The play was performed in 1947 at the Olney Theatre Center in Maryland.

The show played for six nights at the Newport Harbor High School Auditorium in California, beginning 21 June 1948. Eugenie Leontovich reprised her original role as Natasha Rapakovich, with George Reeves producing the play and playing Nikolai.

Finally, the play ran in March 1948 at the Strand Theatre in Westminster, London, England, with Yul Brynner performing in the cast.

Performances after 1948, if any, are unknown. The script is published by the Dramatists Play Service but is currently out-of-print.

==The film==
In March 1943, Warner Brothers purchased the film rights to Dark Eyes for $250,000. A few weeks later, Bette Davis, Ann Sheridan, and Julie Bishop were cast to play the three Russian ladies, and a release date of June 1944 was set.

In October 1944, Jack Benny joined the cast, and Jerry Wald was named as the film's producer; the release date was pushed back to 1945. However, it appears that the film was never completed.

==Response to the play==
The New York Times praised Dark Eyes after its opening night performance, dubbing it "a very engaging, entertaining and charming play that is beautifully directed and acted to the last line that is in it."

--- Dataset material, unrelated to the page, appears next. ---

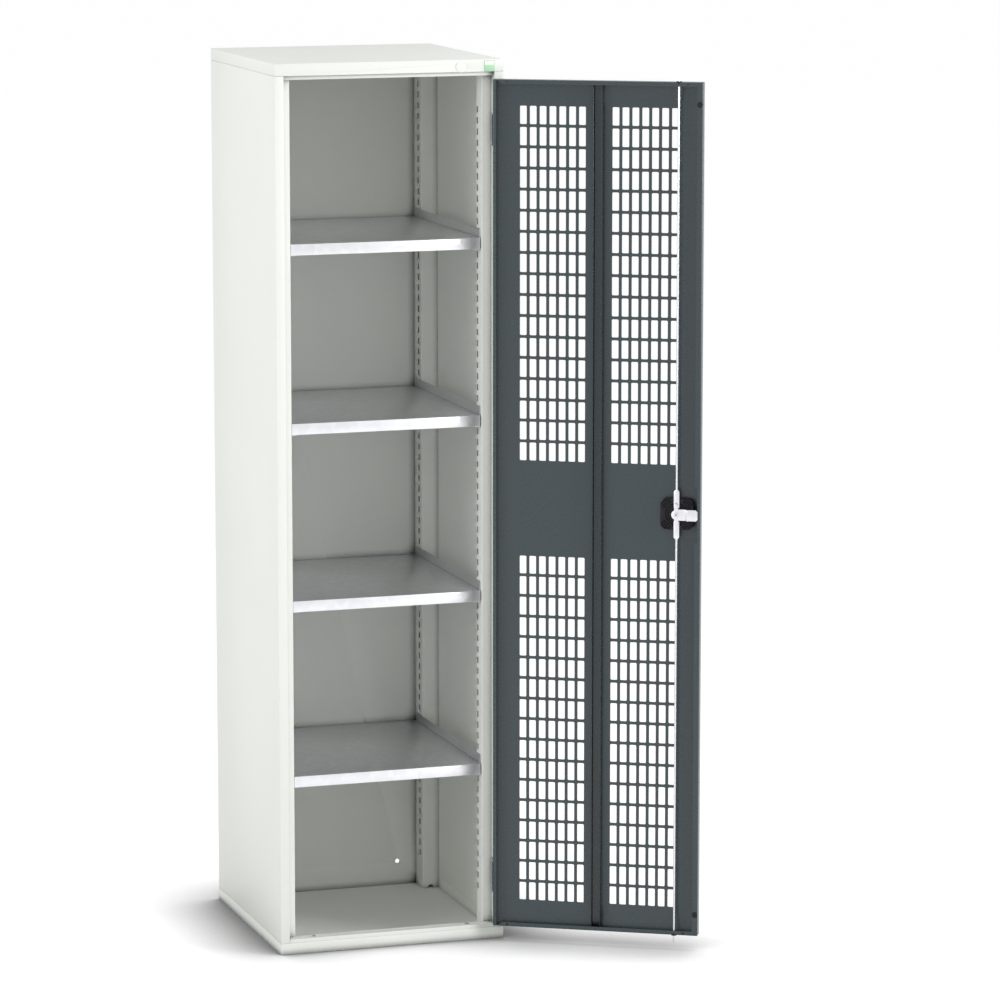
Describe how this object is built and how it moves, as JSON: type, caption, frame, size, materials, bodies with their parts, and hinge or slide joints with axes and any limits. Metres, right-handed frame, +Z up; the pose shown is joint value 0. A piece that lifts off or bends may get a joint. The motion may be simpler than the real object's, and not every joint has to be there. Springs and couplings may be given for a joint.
{
  "type": "ventilated storage cabinet",
  "caption": "Tall folded-steel storage cabinet with one perforated hinged door, hook-in shelves on slotted posts and a turn lock that throws rods into the frame.",
  "frame": {"origin": "centre of the base's underside, on the floor", "axes": "+Z up, -Y towards the front opening, +X towards the hinge side"},
  "size_m": [0.9109, 0.816, 2],
  "materials": {
    "carcass_paint": "satin powder coat",
    "door_paint": "satin powder coat",
    "zinc_sheet": "galvanised",
    "zinc_steel": "zinc plated",
    "black_plastic": "fine texture",
    "black_rubber": "soft",
    "label_green": "printed film"
  },
  "bodies": {
    "carcass": {"side_panel_left": "carcass_paint", "side_panel_right": "carcass_paint", "back_panel": "carcass_paint", "top_tray": "carcass_paint", "bottom_tray": "carcass_paint", "top_rail": "carcass_paint", "sill_rail": "carcass_paint", "post_front_left": "carcass_paint", "post_front_right": "carcass_paint", "post_rear_left": "carcass_paint", "post_rear_right": "carcass_paint", "shelf_1": "zinc_sheet", "shelf_2": "zinc_sheet", "shelf_3": "zinc_sheet", "shelf_4": "zinc_sheet", "bracket_1_left": "zinc_steel", "bracket_1_right": "zinc_steel", "bracket_2_left": "zinc_steel", "bracket_2_right": "zinc_steel", "bracket_3_left": "zinc_steel", "bracket_3_right": "zinc_steel", "bracket_4_left": "zinc_steel", "bracket_4_right": "zinc_steel", "hinge_frame_leaf_lower": "zinc_steel", "hinge_frame_leaf_upper": "zinc_steel", "hinge_pin_lower": "zinc_steel", "hinge_pin_upper": "zinc_steel", "fascia_blank": "carcass_paint", "fascia_label": "label_green"},
    "door": {"door_panel": "door_paint", "centre_stiffener": "door_paint", "hinge_door_leaf_lower": "door_paint", "hinge_door_leaf_upper": "door_paint", "lock_dish": "black_plastic", "lock_housing": "black_plastic", "bump_stop_lower": "black_rubber", "bump_stop_upper": "black_rubber"},
    "lock": {"turn_handle": "black_plastic", "lock_spindle": "zinc_steel", "lock_cam": "zinc_steel", "cam_screw": "zinc_steel"},
    "key": {"key_plug": "zinc_steel"},
    "upper_guide": {"upper_rod_guide": "black_plastic"},
    "lower_guide": {"lower_rod_guide": "black_plastic"},
    "upper_rod": {"upper_rod": "zinc_steel"},
    "lower_rod": {"lower_rod": "zinc_steel"}
  },
  "joints": [
    {"name": "door_hinge", "type": "hinge", "parent": "carcass", "child": "door", "pos_m": [0.239, -0.2765, 0.997], "axis": [0, 0, 1], "range_deg": [-150, 30]},
    {"name": "lock_turn", "type": "hinge", "parent": "door", "child": "lock", "pos_m": [0.59649, -0.49791, 0.997], "axis": [0.5, 0.866, 0], "range_deg": [0, 90]},
    {"name": "key_turn", "type": "hinge", "parent": "lock", "child": "key", "pos_m": [0.59999, -0.49185, 0.997], "axis": [0.5, 0.866, 0], "range_deg": [0, 90]},
    {"name": "upper_guide_swivel", "type": "hinge", "parent": "door", "child": "upper_guide", "pos_m": [0.59199, -0.5057, 1.9577], "axis": [-0.5, -0.866, 0], "range_deg": [0, 1.22]},
    {"name": "lower_guide_swivel", "type": "hinge", "parent": "door", "child": "lower_guide", "pos_m": [0.59199, -0.5057, 0.0363], "axis": [-0.5, -0.866, 0], "range_deg": [0, 1.22]},
    {"name": "upper_rod_slide", "type": "slide", "parent": "upper_guide", "child": "upper_rod", "axis": [0, 0, -1], "range_m": [0, 0.02]},
    {"name": "lower_rod_slide", "type": "slide", "parent": "lower_guide", "child": "lower_rod", "axis": [0, 0, 1], "range_m": [0, 0.02]}
  ],
  "couplings": [
    {"joint": "lock_turn", "follows": "upper_rod_slide", "rad_per_m": 78.54},
    {"joint": "lower_rod_slide", "follows": "upper_rod_slide", "ratio": 1},
    {"joint": "upper_guide_swivel", "follows": "upper_rod_slide", "rad_per_m": 1.0626},
    {"joint": "lower_guide_swivel", "follows": "upper_rod_slide", "rad_per_m": 1.0626}
  ]
}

Time magazine reviewed the play on 25 January 1943 and praised the skillful acting and directing, but panned the "wobbly playwriting" of the script and the "monotonous" nature of the comedy.

Theater critic George Jean Nathan recognized Dark Eyes as the Best Farce-Comedy of the Year in 1943, calling it "intelligently entertaining playgoing".

The play enjoyed widespread success with its American performances; one audience letter referred to the "unanimous approval of the New York critics", and director Jed Harris related, "This Dark Eyes is proving a real hit--no question about it." The opinion abroad was also positive, with The London News-Chronicle calling the Russians' antics "utterly absurd but very enjoyable" and promoting the play as "a delirious farce of slight pretensions." Published audience letters agreed with official sources, with one writer stating that Miramova "deserves the success she is having" with her "hilarious comedy".